A second adjunct to the aforesaid method is attached and applied immediately in front of a strike off bar, whether of conventional or the above-described type. A compaction shoe, similar to a burnishing tool, is pushed forward, and downward, of the bar or screed. The shoe, a massive shaper, both shapes and compacts (effectively, tamps) the mat portion with which it makes direct contact. All portions of a roadway, initially being paved or being repaved, may benefit by this tool and the above CDP methodology.

Finally, and with a similar departure from convention, I employ a vibratory screed which uses a "sculptured" plane to conform with the plane shapes usually effected by the indented strike off bar while simultaneously compacting the resultant planed surfaces to the desired flat plane of completed roadway.
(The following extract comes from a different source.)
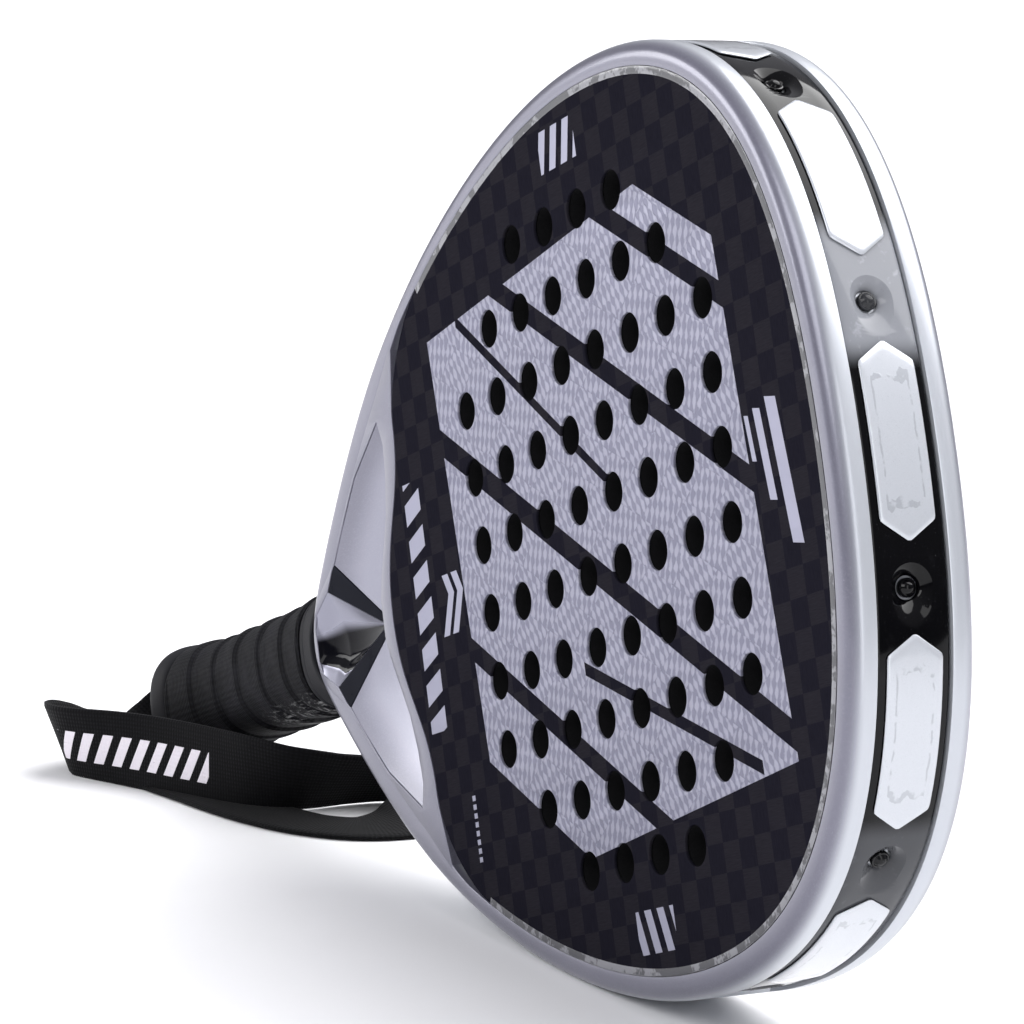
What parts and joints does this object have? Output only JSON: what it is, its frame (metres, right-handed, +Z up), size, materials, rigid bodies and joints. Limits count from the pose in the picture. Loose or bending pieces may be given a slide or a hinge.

By the following series of drawings and explanation, the reader shall understand the foregoing description and be able to achieve results that are significant improvements over those methods now being practiced in the asphalt paving industry. Other repair situations, as well as new roadway fabrication, may be readily entertained by use of the aforementioned techniques and apparatus. As will be apparent to those of ordinary skill, the four repair situations described herein, in conjunction with the unique, total apparata suggested, may be readily extrapolated to cover most repair or new road construction situations that may be encountered.


Of the Drawings:

FIG. 1 is a cross-sectional profile of a rut repair mat;

FIG. 2 is a cross-sectional profile of a hot mat-cold mat joint;

FIG. 3 is a cross-sectional profile of new paving on a bi-level roadway;

FIG. 4 is a cross-sectional profile of a fracture repair;.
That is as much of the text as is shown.